◆ AIM ◆
Work out how many lines hold the string "caption". The answer is a single number, nothing more.

◆ SUPPLIED RECORDS ◆
#####
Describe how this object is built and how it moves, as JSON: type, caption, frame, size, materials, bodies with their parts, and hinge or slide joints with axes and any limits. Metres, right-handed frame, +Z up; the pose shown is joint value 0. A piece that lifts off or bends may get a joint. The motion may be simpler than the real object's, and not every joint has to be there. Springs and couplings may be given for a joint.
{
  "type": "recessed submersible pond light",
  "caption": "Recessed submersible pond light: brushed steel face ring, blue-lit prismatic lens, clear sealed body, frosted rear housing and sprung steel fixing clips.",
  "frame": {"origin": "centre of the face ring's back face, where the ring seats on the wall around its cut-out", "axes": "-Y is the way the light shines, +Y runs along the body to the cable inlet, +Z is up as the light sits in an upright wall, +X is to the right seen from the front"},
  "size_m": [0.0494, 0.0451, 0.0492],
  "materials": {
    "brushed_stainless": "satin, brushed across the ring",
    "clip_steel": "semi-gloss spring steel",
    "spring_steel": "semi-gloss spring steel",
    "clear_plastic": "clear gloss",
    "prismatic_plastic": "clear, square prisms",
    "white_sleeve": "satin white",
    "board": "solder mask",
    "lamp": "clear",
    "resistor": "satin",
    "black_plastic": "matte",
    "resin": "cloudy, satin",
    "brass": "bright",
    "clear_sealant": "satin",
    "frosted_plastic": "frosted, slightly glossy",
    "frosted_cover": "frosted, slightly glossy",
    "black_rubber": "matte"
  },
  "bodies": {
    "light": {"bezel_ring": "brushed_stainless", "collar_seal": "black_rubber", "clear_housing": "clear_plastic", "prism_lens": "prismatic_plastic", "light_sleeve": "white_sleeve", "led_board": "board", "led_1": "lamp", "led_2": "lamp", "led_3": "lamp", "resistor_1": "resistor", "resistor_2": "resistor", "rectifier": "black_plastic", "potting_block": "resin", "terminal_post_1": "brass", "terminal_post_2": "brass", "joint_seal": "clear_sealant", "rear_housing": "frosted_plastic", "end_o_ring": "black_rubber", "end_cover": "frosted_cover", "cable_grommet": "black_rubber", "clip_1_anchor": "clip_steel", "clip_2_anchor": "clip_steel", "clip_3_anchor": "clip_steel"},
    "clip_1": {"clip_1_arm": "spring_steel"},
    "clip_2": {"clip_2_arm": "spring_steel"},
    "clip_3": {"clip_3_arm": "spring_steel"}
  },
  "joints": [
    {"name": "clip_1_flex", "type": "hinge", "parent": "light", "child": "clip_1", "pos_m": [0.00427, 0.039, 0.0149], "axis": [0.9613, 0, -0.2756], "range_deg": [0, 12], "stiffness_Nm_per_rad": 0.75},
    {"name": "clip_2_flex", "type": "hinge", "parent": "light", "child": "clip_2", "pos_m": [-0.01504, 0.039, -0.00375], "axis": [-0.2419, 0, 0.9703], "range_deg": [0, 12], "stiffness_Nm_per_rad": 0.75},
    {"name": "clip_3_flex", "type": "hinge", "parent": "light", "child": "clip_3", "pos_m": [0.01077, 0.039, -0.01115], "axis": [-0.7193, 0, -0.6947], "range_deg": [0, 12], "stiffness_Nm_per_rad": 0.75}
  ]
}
#####
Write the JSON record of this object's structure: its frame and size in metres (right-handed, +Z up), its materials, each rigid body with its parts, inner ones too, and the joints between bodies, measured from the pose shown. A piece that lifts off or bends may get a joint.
#####
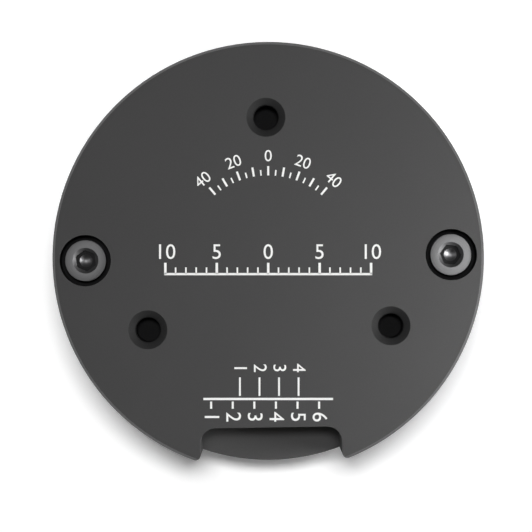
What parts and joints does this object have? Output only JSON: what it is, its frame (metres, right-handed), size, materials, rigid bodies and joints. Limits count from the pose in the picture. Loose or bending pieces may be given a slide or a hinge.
#####
◆ THE OUTPUT ◆
2